Le bien-être des employés n’est qu’une facette d’un virage beaucoup plus large des firmes vers une démarche « holistique » de la mesure de performance en entreprise. « Lorsqu’on veut tenir compte du développement durable en entreprise, il faut aborder la performance à travers des indicateurs qui sont beaucoup plus globaux, explique Charles Duchesne, PDG de la firme de développement durable Coesio. C’est une question d’équilibre à atteindre. Il faut amener les entreprises à faire la part des choses entre la fin du monde et la fin du mois », résume-t-il, avec un clin d’œil au slogan des gilets jaunes.

Cette quête d’« équilibre », donc, en 2024, déborde des « cadrans » de Kaplan et Norton. En effet, l’exercice implique d’équilibrer la poursuite du profit à tout prix et les effets environnementaux et sociaux de son entreprise. D’où l’essor des critères environnementaux, sociaux et de gouvernance (ESG), de plus en plus discutés en tant qu’indice de performance. « Les critères ESG ne sont pas qu’un simple rapport, assure Laëtitia Fière, directrice principale de la gestion ESG chez RCGT. C’est un levier de performance financière durable. »

Selon elle, le point de départ d’une telle démarche est l’analyse de « double » matérialité : non seulement l’entreprise doit regarder l’incidence des changements climatiques sur ses finances et ses opérations (matérialité simple), mais, à l’inverse, elle doit aussi considérer les effets de ses propres activités sur l’environnement, ses parties prenantes et, plus largement, sur la société. « La double matérialité est plus qu’une tendance, insiste Laëtitia Fière. C’est l’approche la plus solide pour évaluer les risques et les occasions ESG d’une entreprise, en examinant à la fois l’impact de l’entreprise sur le monde et vice versa. » Cette démarche, ajoute-t-elle, permet d’avoir une vision « à 360 degrés » sur les défis à venir.

Pour aider les entreprises à s’approprier le développement durable, Marius André, directeur des relations d’affaires à Coesio, rappelle qu’il existe désormais des référentiels « par secteurs ». « Si on se rapporte à l’International Sustainability Standards Board, une entreprise peut obtenir la liste des enjeux liés à son secteur d’activité, pour ensuite la comparer avec sa réalité. L’entreprise peut dès lors sélectionner les indicateurs extrafinanciers qui vont nourrir sa stratégie globale. »

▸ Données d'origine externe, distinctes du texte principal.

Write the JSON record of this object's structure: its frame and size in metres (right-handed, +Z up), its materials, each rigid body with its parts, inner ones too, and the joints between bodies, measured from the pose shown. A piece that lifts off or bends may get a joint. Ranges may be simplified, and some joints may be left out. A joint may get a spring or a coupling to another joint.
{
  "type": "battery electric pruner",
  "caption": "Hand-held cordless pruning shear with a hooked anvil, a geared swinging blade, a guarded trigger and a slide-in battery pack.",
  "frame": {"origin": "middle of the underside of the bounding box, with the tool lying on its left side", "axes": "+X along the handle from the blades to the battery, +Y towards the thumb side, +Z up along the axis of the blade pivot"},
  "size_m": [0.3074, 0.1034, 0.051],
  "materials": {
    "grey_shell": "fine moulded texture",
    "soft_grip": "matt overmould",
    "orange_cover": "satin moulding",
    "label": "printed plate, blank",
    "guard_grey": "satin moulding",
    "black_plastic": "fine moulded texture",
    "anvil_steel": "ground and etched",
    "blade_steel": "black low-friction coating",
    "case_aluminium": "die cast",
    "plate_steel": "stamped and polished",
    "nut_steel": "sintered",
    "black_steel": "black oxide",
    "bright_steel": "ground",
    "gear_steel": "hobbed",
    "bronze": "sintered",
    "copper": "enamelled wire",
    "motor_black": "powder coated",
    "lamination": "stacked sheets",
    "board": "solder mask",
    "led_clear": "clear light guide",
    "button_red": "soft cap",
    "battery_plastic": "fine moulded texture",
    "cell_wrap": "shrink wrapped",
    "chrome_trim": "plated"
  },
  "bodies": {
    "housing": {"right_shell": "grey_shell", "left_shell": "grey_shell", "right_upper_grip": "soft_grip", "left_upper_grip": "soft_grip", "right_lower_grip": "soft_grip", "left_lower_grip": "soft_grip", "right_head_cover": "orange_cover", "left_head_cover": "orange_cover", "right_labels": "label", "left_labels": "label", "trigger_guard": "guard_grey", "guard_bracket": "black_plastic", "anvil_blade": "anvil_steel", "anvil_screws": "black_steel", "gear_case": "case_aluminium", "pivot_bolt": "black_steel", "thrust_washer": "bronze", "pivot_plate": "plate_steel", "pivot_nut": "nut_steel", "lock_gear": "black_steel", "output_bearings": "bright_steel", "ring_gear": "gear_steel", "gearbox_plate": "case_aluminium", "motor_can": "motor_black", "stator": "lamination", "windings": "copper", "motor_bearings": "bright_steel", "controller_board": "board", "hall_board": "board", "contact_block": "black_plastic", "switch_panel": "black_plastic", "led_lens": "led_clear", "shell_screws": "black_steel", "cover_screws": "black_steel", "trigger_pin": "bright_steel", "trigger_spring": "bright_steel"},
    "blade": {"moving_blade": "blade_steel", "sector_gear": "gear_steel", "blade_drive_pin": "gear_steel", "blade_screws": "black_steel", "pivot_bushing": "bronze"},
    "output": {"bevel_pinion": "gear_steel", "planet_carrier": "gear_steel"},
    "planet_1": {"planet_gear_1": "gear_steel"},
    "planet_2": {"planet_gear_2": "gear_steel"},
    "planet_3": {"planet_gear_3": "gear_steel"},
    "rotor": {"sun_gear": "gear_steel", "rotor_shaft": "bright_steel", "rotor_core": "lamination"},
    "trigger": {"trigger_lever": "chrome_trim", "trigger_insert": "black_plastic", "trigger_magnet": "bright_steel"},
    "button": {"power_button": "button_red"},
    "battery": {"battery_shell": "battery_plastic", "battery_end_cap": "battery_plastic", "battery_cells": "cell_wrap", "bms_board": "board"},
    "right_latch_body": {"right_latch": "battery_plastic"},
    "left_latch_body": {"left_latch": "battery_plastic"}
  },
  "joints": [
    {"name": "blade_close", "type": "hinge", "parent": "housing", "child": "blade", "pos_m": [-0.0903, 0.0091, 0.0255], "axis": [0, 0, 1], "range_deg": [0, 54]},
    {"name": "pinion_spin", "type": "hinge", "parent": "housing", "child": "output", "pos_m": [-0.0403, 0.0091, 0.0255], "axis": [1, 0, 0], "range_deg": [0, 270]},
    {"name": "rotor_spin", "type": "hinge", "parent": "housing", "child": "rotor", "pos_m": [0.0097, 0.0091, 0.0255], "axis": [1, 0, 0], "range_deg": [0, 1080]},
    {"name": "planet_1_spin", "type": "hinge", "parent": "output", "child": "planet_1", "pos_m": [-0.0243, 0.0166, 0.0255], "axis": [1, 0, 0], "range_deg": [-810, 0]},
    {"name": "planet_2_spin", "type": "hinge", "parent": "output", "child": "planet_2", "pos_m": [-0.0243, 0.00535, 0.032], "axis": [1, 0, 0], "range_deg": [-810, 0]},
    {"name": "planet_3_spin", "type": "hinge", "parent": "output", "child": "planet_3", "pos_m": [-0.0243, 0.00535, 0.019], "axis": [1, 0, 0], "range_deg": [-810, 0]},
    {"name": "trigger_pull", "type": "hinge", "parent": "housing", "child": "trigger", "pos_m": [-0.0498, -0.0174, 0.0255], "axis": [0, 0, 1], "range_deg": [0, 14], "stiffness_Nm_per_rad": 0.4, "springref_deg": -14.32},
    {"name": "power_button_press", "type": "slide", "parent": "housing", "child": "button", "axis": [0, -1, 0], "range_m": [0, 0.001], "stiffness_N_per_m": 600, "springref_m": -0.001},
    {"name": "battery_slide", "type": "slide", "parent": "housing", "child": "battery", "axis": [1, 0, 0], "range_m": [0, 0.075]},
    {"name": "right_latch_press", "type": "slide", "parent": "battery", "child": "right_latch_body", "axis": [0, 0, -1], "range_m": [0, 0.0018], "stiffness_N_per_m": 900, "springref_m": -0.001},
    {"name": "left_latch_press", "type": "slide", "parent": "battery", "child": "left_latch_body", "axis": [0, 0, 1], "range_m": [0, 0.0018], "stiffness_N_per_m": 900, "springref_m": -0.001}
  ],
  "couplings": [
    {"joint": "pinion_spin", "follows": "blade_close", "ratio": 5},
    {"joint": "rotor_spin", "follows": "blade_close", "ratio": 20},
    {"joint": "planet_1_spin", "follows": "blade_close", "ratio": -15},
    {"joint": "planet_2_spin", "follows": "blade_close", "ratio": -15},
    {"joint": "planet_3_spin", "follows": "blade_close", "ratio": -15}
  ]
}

D’autres priorités en tête

Si l’on s’intéresse plus particulièrement aux PME, il faut reconnaître qu’il n’existe pas de ruée massive vers l’adoption d’indicateurs de performance ESG à ce moment-ci. Dans ses mandats, le consultant Dany Landry, directeur du coût de revient au sein de la firme Mallette, continue d’utiliser le réputé tableau de bord de Kaplan et Norton pour aider les entreprises à mesurer leur performance. « Plusieurs entreprises cherchent à consolider leurs actifs, observe-t-il. Donc, les indicateurs financiers demeurent toujours très importants. »

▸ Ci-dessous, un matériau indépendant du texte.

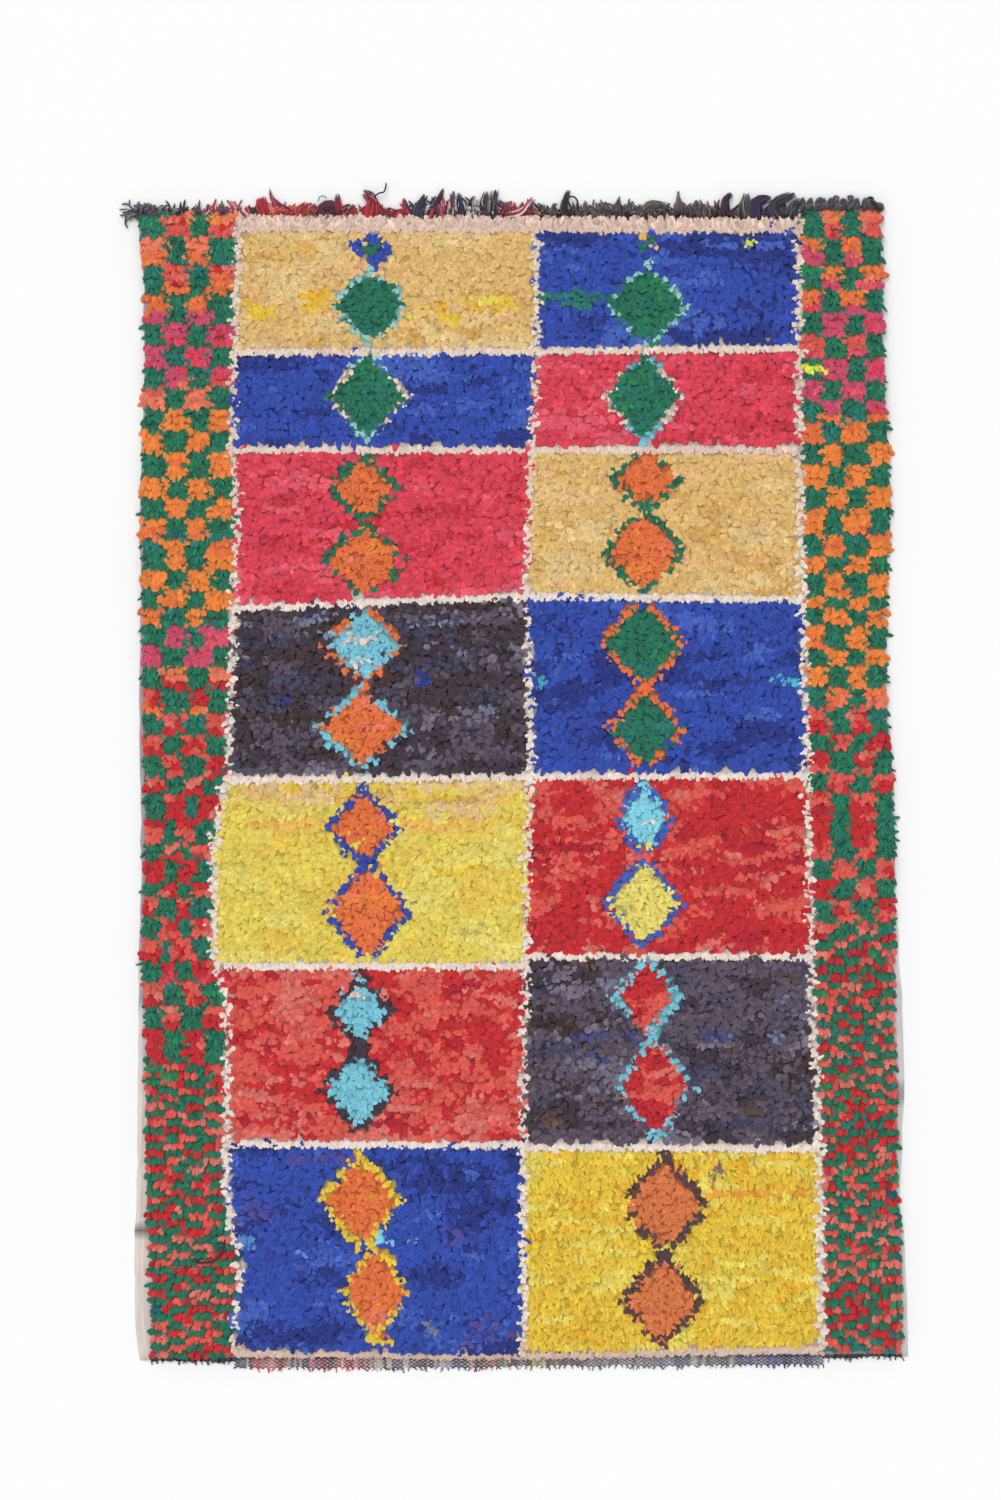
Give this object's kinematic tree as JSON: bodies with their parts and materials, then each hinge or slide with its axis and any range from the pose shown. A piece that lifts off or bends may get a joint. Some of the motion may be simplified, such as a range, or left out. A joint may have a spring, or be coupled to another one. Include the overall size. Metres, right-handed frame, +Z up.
{
  "type": "boucherouite rug",
  "caption": "Flat rectangular rag rug with a lumpy knotted pile in a panelled lozenge pattern and a warp fringe at each end.",
  "frame": {"origin": "on the floor, under the middle of the whole rug, fringes included", "axes": "+Z up, +Y along the rug's length towards the end with the long fringe, +X to the right of that"},
  "size_m": [1.5561, 2.375, 0.0243],
  "materials": {
    "rag_pile": "matte cut rag strips in many colours",
    "warp_cords": "matte wool and cotton cords, mostly dark",
    "warp_net": "matte netted warp yarns in mixed colours"
  },
  "bodies": {
    "root": {"rug_body": "rag_pile", "fringe_top": "warp_cords", "fringe_bottom": "warp_net"}
  },
  "joints": []
}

Tout comme les indicateurs en lien avec les « processus » et l’« apprentissage », précise-t-il. « Les PME québécoises ont un retard à combler en robotique et en adoption de l’intelligence artificielle (IA). Donc, nous travaillons très fort avec elles pour trouver des indicateurs de performance liés à l’innovation. » Ces indicateurs peuvent inclure le nombre d’heures consacrées à la formation ou à l’amélioration en continu, le nombre de projets en robotique ou en IA, ou encore le nombre de nouveaux produits développés par année.